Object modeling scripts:
** Begin **
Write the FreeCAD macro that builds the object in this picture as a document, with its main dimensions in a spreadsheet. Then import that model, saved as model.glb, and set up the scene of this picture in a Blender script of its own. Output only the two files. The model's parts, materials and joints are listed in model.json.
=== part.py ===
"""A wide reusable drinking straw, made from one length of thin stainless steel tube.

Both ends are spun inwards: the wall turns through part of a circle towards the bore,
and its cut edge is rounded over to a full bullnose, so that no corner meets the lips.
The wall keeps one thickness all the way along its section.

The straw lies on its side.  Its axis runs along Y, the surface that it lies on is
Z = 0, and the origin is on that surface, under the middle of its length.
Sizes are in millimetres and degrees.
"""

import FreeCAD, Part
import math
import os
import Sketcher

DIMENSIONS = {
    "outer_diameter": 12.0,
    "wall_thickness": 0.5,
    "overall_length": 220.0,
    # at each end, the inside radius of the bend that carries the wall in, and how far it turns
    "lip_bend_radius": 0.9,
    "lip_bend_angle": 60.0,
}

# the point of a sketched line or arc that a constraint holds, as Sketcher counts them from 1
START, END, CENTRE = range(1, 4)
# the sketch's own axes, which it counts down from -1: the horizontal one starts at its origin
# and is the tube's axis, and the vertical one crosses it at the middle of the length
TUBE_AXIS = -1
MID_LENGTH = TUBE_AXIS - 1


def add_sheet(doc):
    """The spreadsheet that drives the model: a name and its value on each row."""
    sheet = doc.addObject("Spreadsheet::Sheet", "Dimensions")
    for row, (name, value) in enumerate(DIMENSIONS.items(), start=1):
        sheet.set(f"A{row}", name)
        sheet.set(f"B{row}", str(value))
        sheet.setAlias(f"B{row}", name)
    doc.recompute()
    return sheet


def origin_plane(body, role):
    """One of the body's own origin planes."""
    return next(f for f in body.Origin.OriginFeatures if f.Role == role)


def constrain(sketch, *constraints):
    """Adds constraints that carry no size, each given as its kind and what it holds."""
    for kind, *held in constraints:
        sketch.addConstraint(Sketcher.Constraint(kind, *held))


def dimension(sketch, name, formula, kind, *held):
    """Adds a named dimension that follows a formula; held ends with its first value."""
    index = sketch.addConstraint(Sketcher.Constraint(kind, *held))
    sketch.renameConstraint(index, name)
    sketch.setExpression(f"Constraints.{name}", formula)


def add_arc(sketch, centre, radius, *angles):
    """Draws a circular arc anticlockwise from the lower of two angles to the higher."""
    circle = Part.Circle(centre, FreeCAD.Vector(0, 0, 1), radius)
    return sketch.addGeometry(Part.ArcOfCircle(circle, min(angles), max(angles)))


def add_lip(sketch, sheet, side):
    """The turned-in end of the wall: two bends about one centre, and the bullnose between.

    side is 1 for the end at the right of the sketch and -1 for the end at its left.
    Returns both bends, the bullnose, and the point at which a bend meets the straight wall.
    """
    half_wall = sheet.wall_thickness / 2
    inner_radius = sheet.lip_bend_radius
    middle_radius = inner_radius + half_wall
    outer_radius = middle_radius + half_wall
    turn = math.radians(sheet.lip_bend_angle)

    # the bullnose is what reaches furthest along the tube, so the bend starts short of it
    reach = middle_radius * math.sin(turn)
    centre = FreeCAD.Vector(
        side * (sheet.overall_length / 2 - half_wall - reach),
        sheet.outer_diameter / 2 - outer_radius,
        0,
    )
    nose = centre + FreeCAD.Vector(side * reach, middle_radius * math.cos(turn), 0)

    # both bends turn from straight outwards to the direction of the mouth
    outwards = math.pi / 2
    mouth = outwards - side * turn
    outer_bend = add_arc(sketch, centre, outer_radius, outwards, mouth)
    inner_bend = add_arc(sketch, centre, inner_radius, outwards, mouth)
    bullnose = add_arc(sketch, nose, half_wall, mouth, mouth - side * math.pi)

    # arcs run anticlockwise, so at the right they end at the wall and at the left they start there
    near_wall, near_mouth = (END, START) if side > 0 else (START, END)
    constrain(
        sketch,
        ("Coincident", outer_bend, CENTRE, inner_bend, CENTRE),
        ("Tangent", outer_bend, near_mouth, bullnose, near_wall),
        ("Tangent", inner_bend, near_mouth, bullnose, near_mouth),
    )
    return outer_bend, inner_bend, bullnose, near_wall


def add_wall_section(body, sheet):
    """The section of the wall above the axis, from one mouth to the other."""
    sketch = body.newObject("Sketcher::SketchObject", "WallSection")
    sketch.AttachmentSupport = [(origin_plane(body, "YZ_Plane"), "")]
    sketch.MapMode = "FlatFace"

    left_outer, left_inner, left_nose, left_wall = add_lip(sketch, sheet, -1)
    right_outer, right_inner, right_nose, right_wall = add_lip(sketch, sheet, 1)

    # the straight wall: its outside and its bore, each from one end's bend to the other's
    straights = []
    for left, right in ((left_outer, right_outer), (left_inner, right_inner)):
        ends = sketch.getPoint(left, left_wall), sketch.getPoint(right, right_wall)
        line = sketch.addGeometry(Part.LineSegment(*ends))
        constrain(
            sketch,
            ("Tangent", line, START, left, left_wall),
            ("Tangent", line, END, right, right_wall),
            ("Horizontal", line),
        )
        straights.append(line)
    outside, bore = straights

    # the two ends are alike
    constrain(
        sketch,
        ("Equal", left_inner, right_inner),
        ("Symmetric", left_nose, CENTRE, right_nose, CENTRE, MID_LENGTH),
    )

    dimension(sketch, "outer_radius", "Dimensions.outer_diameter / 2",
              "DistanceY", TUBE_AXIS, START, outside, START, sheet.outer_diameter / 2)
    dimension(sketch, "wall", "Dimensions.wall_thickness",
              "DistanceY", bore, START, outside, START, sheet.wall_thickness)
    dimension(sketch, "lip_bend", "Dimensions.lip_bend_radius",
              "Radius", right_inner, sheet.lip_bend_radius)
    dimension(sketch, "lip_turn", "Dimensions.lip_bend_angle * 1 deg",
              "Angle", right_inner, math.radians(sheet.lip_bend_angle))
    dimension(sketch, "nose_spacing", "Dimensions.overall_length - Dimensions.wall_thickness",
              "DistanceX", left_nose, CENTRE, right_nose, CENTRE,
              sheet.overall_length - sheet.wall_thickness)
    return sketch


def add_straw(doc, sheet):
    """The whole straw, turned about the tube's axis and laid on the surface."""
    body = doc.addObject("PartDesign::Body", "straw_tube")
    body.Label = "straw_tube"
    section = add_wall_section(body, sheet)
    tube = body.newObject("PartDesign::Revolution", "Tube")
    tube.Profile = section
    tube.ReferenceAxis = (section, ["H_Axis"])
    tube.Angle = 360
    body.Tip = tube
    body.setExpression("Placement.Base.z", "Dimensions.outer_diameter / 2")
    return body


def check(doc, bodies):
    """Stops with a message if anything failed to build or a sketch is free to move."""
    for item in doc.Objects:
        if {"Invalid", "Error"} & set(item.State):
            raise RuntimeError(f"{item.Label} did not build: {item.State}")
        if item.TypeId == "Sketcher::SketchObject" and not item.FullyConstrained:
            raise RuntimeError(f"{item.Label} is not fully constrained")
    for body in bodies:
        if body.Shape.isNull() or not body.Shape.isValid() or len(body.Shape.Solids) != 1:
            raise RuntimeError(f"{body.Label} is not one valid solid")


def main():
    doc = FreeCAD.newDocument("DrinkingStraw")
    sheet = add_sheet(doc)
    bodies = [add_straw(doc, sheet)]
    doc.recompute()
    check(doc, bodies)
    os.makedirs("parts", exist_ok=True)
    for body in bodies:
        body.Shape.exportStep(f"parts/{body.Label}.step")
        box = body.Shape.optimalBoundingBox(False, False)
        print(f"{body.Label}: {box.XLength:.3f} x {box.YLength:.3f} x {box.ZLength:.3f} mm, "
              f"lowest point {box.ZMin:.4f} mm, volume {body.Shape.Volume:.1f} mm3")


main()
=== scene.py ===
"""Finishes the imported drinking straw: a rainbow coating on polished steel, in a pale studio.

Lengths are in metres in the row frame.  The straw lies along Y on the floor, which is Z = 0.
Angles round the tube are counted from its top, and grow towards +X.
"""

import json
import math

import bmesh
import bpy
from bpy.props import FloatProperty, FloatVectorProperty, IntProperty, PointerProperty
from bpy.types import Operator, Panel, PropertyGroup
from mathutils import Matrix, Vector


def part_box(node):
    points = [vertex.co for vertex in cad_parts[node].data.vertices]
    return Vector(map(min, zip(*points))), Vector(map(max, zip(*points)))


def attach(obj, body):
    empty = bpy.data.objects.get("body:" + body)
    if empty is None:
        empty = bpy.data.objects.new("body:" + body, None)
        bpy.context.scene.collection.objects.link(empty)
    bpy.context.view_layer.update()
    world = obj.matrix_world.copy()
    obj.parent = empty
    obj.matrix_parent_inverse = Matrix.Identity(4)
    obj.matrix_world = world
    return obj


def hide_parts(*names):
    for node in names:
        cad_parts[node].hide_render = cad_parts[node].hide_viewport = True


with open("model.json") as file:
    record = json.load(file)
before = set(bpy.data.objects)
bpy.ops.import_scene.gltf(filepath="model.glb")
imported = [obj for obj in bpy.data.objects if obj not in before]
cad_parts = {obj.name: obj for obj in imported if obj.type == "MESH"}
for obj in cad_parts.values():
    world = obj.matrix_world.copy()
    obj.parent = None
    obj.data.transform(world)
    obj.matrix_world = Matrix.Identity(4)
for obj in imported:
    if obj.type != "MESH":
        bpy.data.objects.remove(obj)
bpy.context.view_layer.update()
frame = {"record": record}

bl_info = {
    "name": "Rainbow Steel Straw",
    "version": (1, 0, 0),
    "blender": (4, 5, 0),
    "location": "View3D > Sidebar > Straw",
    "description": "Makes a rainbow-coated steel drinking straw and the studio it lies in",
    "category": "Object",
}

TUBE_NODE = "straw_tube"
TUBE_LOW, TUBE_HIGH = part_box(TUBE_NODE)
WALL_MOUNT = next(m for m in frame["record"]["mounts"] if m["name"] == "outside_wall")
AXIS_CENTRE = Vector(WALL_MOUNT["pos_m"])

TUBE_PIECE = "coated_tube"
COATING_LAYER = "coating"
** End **
** Begin **
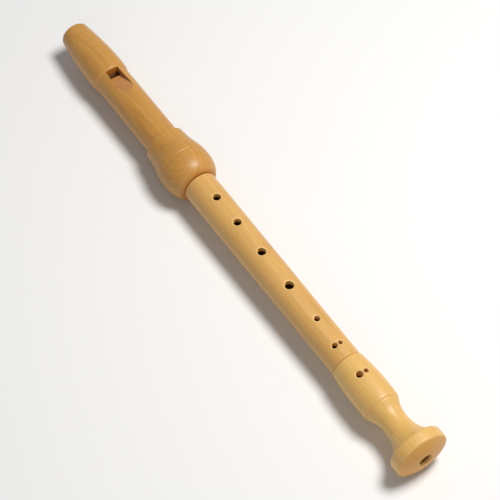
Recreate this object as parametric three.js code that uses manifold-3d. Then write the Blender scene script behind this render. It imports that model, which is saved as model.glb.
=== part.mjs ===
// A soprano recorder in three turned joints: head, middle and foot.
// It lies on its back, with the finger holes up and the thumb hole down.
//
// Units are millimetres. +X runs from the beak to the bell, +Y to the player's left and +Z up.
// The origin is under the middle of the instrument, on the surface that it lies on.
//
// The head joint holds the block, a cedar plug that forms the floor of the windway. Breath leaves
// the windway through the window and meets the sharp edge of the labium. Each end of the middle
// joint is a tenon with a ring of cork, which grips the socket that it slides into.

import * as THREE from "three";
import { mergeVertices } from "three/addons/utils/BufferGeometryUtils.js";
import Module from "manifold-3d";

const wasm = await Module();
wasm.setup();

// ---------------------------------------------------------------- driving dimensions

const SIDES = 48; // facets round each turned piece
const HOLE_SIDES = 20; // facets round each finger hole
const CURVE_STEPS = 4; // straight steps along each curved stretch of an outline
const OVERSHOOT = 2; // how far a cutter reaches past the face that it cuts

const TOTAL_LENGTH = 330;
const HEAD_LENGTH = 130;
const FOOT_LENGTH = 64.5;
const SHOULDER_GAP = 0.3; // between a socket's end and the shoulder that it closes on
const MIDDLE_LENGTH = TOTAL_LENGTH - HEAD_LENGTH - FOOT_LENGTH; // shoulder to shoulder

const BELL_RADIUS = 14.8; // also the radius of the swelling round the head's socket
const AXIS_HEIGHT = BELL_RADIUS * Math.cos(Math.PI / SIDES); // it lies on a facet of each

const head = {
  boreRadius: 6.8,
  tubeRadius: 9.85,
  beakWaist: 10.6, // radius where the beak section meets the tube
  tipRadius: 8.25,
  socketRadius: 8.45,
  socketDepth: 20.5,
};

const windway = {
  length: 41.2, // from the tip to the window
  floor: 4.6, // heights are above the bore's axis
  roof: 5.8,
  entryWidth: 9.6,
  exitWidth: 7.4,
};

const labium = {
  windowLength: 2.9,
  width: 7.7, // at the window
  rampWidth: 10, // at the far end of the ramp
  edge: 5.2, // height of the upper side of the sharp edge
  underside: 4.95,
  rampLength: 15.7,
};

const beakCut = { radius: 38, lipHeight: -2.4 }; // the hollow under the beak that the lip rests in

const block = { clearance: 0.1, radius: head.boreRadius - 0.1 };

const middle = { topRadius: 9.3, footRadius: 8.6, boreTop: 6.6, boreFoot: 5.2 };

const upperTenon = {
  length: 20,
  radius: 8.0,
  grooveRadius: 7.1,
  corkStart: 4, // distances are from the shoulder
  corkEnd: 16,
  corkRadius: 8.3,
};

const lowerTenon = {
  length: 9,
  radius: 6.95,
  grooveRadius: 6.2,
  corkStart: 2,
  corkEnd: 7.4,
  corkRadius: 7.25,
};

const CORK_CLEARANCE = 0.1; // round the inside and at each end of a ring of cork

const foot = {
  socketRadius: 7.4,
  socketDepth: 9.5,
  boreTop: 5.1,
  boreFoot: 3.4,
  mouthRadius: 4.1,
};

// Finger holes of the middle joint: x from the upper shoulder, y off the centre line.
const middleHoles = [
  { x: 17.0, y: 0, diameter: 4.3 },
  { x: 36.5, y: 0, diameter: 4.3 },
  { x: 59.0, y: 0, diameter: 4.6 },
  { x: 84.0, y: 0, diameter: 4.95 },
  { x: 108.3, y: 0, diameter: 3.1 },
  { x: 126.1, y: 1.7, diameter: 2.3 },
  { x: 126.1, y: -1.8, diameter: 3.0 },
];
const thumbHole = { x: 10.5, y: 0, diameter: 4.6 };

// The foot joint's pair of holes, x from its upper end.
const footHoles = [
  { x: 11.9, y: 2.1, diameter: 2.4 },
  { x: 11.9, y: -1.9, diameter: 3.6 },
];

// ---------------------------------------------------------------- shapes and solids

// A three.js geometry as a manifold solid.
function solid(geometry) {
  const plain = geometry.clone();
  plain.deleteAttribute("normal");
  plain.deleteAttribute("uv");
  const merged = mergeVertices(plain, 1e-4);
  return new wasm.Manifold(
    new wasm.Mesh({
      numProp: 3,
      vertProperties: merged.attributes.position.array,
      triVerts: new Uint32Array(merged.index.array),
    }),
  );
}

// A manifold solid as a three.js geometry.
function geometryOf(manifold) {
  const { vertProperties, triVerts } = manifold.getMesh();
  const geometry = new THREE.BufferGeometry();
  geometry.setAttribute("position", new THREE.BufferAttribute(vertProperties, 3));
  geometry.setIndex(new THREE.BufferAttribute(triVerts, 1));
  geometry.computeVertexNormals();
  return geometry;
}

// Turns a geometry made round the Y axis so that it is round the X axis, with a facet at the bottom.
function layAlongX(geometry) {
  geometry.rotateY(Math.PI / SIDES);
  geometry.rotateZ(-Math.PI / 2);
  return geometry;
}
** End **
** Begin **
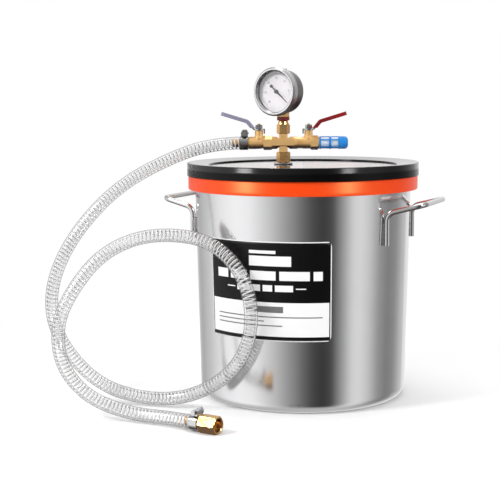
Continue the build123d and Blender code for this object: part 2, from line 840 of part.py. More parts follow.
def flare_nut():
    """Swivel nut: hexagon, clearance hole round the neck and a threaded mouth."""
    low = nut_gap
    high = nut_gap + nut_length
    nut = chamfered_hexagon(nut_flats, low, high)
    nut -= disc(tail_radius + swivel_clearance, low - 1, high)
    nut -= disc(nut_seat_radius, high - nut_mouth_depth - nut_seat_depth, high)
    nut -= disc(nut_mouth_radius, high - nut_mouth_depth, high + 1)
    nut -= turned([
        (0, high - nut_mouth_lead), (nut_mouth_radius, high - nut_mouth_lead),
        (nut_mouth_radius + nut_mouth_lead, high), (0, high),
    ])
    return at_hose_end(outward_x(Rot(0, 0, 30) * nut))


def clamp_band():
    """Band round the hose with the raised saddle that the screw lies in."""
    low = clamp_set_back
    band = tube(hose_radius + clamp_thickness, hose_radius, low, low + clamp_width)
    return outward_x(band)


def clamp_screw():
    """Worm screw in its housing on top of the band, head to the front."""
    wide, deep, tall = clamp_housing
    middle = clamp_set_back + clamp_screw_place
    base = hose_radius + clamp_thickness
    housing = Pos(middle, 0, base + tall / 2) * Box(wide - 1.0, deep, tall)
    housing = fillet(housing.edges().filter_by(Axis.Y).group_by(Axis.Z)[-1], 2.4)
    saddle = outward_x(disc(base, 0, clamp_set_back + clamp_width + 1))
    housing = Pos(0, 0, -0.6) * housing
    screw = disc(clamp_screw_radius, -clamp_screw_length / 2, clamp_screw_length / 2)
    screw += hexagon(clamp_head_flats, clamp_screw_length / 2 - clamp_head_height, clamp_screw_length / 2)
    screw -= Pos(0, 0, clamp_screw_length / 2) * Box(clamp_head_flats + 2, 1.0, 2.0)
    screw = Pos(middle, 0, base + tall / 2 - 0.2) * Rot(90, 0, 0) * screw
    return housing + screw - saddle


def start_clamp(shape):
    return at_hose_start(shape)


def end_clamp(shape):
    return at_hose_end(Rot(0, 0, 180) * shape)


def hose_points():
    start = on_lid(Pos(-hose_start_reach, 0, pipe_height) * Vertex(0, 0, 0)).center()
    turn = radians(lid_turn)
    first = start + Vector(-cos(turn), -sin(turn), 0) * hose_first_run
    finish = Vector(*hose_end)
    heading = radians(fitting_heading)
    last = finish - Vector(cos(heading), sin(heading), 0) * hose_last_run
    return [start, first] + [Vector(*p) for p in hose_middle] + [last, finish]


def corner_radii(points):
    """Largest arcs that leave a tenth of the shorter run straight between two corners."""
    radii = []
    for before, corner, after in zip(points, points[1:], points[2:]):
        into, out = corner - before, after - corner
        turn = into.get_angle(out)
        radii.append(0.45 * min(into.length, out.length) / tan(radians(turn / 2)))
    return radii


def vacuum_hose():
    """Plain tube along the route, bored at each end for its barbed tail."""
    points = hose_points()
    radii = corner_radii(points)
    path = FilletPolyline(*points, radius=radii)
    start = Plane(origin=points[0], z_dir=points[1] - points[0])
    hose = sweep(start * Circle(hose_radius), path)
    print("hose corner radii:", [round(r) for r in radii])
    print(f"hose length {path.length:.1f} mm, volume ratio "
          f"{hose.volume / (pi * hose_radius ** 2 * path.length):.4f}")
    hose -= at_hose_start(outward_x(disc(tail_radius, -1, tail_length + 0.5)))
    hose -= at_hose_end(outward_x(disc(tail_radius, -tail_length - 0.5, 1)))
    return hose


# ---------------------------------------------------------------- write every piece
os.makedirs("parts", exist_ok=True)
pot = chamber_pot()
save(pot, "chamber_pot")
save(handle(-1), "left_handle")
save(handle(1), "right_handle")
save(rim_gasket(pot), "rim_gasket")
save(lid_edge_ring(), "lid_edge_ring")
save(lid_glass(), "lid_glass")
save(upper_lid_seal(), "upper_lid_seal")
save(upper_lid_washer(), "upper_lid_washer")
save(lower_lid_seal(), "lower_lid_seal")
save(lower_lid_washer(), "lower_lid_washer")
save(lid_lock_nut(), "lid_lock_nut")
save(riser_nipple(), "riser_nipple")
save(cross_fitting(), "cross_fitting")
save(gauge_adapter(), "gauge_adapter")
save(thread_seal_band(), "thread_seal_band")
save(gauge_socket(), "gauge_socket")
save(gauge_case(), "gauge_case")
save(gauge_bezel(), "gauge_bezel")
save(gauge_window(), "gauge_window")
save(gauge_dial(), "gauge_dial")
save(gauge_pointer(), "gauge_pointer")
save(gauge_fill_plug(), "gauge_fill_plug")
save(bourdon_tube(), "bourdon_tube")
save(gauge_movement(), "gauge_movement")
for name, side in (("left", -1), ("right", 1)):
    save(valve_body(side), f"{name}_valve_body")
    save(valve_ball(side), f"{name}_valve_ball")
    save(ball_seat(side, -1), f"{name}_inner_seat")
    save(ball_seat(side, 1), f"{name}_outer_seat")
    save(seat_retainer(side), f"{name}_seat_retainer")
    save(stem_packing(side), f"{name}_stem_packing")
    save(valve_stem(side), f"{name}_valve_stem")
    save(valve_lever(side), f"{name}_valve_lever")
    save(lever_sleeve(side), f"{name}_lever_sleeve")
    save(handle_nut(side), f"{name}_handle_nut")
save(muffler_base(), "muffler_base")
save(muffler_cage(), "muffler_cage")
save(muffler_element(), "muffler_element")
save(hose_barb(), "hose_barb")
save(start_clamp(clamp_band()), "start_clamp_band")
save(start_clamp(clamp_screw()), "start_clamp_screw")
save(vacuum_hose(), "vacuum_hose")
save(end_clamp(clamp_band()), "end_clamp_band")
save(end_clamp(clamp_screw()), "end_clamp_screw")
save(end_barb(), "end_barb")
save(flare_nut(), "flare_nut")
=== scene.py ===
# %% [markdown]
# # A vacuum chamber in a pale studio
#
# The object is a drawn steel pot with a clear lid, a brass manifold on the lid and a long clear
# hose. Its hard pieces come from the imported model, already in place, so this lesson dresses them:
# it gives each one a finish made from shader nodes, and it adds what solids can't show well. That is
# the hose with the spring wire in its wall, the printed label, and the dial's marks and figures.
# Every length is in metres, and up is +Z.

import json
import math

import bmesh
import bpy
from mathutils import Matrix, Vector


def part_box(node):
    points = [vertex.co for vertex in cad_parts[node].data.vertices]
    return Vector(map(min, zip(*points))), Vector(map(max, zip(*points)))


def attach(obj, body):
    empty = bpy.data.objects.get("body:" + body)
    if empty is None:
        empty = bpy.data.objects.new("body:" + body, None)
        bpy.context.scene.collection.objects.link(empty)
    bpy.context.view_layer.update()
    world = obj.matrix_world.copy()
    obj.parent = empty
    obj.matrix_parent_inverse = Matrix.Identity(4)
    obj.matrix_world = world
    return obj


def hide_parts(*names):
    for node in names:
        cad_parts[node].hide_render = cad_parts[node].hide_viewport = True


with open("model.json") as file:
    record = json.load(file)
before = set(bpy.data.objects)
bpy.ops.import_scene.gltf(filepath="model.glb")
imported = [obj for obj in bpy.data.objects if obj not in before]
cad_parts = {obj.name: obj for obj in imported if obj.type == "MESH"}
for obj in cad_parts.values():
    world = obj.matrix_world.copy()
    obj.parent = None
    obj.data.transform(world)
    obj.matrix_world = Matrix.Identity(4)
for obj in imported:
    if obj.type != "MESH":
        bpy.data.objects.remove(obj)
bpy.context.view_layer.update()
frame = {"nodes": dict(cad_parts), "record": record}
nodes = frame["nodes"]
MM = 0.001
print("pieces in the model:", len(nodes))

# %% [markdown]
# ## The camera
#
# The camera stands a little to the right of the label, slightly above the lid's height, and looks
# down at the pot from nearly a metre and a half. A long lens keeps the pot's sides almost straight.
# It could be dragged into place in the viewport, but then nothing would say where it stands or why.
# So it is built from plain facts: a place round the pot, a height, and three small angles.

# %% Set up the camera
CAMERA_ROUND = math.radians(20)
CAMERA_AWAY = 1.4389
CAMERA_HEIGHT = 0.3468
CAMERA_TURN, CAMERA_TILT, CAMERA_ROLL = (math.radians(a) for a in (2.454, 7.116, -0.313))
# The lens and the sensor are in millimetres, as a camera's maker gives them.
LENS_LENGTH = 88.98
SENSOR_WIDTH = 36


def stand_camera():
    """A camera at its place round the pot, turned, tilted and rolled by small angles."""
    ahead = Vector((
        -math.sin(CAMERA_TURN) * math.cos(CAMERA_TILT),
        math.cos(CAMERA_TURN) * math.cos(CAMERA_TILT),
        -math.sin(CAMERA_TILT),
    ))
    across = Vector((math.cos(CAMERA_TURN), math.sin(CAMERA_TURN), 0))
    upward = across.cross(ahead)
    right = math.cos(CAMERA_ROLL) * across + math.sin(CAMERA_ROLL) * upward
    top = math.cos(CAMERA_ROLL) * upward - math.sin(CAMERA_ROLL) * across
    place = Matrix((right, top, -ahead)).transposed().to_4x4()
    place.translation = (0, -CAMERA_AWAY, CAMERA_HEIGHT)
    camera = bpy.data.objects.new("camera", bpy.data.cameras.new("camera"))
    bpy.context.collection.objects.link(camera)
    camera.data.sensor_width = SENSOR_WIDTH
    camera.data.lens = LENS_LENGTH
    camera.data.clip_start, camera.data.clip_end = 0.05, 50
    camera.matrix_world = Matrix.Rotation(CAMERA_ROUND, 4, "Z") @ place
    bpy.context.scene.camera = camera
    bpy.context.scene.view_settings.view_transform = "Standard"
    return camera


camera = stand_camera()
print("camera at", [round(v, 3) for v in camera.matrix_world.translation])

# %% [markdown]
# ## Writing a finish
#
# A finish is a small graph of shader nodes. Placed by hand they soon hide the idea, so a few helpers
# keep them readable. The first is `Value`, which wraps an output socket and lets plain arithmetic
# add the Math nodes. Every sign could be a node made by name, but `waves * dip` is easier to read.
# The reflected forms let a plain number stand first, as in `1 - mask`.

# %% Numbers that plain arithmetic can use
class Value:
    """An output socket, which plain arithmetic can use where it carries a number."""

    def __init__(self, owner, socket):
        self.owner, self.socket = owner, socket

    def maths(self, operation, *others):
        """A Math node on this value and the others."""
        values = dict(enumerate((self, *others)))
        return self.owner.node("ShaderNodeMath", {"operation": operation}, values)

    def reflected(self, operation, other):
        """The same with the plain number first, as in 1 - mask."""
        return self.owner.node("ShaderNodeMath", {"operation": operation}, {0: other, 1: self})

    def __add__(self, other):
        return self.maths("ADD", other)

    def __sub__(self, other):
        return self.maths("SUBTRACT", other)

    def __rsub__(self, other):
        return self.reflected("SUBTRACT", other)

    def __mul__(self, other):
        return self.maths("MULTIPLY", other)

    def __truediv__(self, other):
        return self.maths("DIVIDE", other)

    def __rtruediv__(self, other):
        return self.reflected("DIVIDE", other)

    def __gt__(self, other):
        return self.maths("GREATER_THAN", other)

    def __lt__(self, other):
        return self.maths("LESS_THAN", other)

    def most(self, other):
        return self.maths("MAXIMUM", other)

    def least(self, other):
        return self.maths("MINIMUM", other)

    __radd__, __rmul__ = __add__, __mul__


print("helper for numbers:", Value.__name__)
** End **
● Short exercise
Above are the records. Copy the lines beginning at the one that has "Write the FreeCAD" and ending with the one that has "return sheet", unchanged.

● The result
Write the FreeCAD macro that builds the object in this picture as a document, with its main dimensions in a spreadsheet. Then import that model, saved as model.glb, and set up the scene of this picture in a Blender script of its own. Output only the two files. The model's parts, materials and joints are listed in model.json.
=== part.py ===
"""A wide reusable drinking straw, made from one length of thin stainless steel tube.

Both ends are spun inwards: the wall turns through part of a circle towards the bore,
and its cut edge is rounded over to a full bullnose, so that no corner meets the lips.
The wall keeps one thickness all the way along its section.

The straw lies on its side.  Its axis runs along Y, the surface that it lies on is
Z = 0, and the origin is on that surface, under the middle of its length.
Sizes are in millimetres and degrees.
"""

import FreeCAD, Part
import math
import os
import Sketcher

DIMENSIONS = {
    "outer_diameter": 12.0,
    "wall_thickness": 0.5,
    "overall_length": 220.0,
    # at each end, the inside radius of the bend that carries the wall in, and how far it turns
    "lip_bend_radius": 0.9,
    "lip_bend_angle": 60.0,
}

# the point of a sketched line or arc that a constraint holds, as Sketcher counts them from 1
START, END, CENTRE = range(1, 4)
# the sketch's own axes, which it counts down from -1: the horizontal one starts at its origin
# and is the tube's axis, and the vertical one crosses it at the middle of the length
TUBE_AXIS = -1
MID_LENGTH = TUBE_AXIS - 1


def add_sheet(doc):
    """The spreadsheet that drives the model: a name and its value on each row."""
    sheet = doc.addObject("Spreadsheet::Sheet", "Dimensions")
    for row, (name, value) in enumerate(DIMENSIONS.items(), start=1):
        sheet.set(f"A{row}", name)
        sheet.set(f"B{row}", str(value))
        sheet.setAlias(f"B{row}", name)
    doc.recompute()
    return sheet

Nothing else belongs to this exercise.